Is Buy-to-Let Still Worth It in Ireland in 2026?
Between high purchase prices, 52% marginal tax on rental income, tightening regulation, and a 30% deposit requirement, many potential investors ask whether BTL still makes financial sense. Here’s an honest analysis.
The Case Against BTL
- High tax burden: Rental income is taxed at your marginal rate (up to 52%), making gross yields of 5–6% into net yields of 2–3% after tax
- 30% deposit: Central Bank rules require BTL buyers to put down 30%, locking up significant capital
- Increasing regulation: RTB requirements, minimum standards, RPZ rent caps, 6-year tenancy cycles
- 1% (or 10%) stamp duty: The bulk buyer levy makes portfolio building expensive
- Negative cashflow: Many leveraged BTL properties lose money monthly (as shown in our Dublin landlord example)
The Case For BTL
- Capital appreciation: Irish property has averaged ~5% annual growth over the past decade.
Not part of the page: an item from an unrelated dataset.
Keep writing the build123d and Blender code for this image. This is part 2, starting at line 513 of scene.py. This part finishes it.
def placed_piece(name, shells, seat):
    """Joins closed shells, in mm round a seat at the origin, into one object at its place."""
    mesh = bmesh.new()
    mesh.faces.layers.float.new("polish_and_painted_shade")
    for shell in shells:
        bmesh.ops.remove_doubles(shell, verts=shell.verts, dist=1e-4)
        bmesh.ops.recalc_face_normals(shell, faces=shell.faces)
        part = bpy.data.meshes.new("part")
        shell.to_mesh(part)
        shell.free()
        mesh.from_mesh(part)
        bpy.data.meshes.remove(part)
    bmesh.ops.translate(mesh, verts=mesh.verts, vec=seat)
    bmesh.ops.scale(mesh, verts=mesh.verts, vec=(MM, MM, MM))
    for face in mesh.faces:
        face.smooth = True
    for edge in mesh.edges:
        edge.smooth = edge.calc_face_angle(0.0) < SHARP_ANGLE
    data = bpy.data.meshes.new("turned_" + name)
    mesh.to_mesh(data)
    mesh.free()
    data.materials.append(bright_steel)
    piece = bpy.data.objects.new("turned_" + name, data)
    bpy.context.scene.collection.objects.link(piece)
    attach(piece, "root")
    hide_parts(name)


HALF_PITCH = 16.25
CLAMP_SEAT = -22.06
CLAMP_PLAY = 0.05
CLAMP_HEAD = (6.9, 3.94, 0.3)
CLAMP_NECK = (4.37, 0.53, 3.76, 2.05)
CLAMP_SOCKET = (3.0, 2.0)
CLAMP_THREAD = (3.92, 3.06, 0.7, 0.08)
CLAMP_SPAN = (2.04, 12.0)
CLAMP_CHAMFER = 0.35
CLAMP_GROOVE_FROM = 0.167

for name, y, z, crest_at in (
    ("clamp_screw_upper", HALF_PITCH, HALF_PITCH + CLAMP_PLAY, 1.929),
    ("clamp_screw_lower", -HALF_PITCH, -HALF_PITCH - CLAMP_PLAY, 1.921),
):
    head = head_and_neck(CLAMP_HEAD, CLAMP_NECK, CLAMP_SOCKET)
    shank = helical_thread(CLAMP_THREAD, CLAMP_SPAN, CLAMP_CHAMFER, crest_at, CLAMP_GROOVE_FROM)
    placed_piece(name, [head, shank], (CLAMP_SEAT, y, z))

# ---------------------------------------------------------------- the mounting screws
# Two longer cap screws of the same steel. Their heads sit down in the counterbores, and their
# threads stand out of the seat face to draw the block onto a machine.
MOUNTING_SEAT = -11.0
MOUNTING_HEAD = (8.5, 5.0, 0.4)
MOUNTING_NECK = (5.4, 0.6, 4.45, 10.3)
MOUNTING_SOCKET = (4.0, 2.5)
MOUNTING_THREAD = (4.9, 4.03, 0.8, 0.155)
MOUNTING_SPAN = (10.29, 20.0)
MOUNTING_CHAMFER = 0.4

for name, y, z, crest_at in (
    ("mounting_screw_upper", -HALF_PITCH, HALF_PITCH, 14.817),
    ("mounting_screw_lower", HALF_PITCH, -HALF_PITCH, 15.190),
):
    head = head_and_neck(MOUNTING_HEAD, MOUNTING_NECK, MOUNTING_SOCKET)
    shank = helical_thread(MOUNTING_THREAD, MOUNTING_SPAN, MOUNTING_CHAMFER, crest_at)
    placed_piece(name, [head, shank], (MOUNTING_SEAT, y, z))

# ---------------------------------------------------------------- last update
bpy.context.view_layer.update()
On a €350k property, that’s €17,500/year in equity growth
- Leverage: A 30% deposit (€105k) controls a €350k asset. If the property grows 4%/year, your return on the deposit is ~13%/year
- Mortgage paydown: Tenants pay your mortgage. After 25 years, you own the property outright
- Tax deductions: 100% mortgage interest, maintenance, insurance, BER, management fees. See our complete deductions list
- Inflation hedge: Property values and rents tend to rise with inflation
The Verdict
BTL in Ireland is a long-term wealth builder, not a cashflow play. If you’re looking for monthly income, you’ll be disappointed. If you’re looking to build equity over 10–25 years using leverage and tenant-funded mortgage payments, the maths works — especially outside Dublin where yields are higher.